Проза Набокова полна бабочек. Со страстью коллекционера можно собирать не самих бабочек, но их упоминания в набоковской прозе — этим даже занимались, и вполне успешно. Мелкие твари живут на набоковских страницах, если не в прямом описании, то в уподоблении людей этим созданиям. Гумберт Гумберт уподобляет себя пауку, следящему за мухой, — кто же тогда Набоков, написавший исповедь светлокожего вдовца? Набоков, конечно, энтомолог, натуралист, описывающий жизнь еще неведомых науке форм.
Герои романа «Пнин», глядя на изящных бабочек, жалеют, что рядом с ними нет Набокова.
«Десятка два маленьких бабочек, все одного вида, сидели на мокром песке, подняв и сложив крылья, бледные с испода, с темными точками и крошечными, с оранжевой каемкой, павлиньими лунками по кромке заднего крыла; одна из скинутых Пниным галош спугнула несколько из них и, обнаружив небесную голубизну лицевой поверхности крыльев, они запорхали вокруг, как голубые снежинки, а потом опять опустились.
— Жаль нет здесь Владимира Владимировича, — заметил Шато. — Он бы нам рассказал об этих восхитительных насекомых.
— Мне всегда казалось, что его энтомология — просто поза.
— Ах, нет, — сказал Шато»[293].
Шато несомненно был прав. Именно эти маленькие бабочки были предметом профессиональных набоковских штудий в Гарвардском музее сравнительной зоологии. Мы все знаем их и в просторечии называем «голубянками» — имя, которое не переносил Набоков, помечая его кавычками и называя поверхностным.
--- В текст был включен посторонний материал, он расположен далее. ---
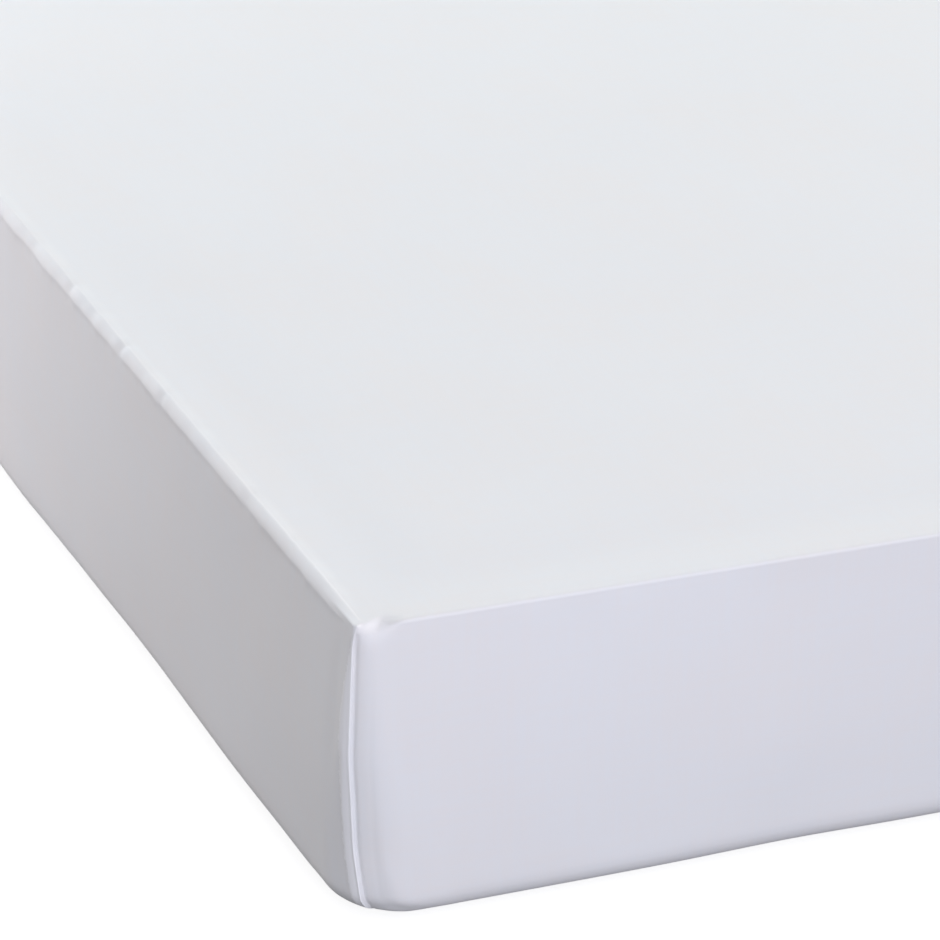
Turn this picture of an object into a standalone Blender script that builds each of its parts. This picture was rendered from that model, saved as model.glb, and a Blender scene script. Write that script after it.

Имена, даваемые Природе, должны быть на латыни, и латинское имя всей группы этих бабочек Lycaeidae.
Исследования В. В. Набокова построены с метким изяществом эстетизма — высшее искусство тончайшей препарировки сотен экземпляров бабочек, кропотливые промеры витиеватых структур полового аппарата, просмотр тысячных коллекций, долгие углубленные размышления и, наконец, более сотни журнальных страниц подсушенной научной прозы — все посвящено изменчивости двух видов бабочек одного рода[294]. Размытость вариаций и хаос в географической изменчивости исследователь приводит в порядок, выстраивает ряды географических рас и подвидов.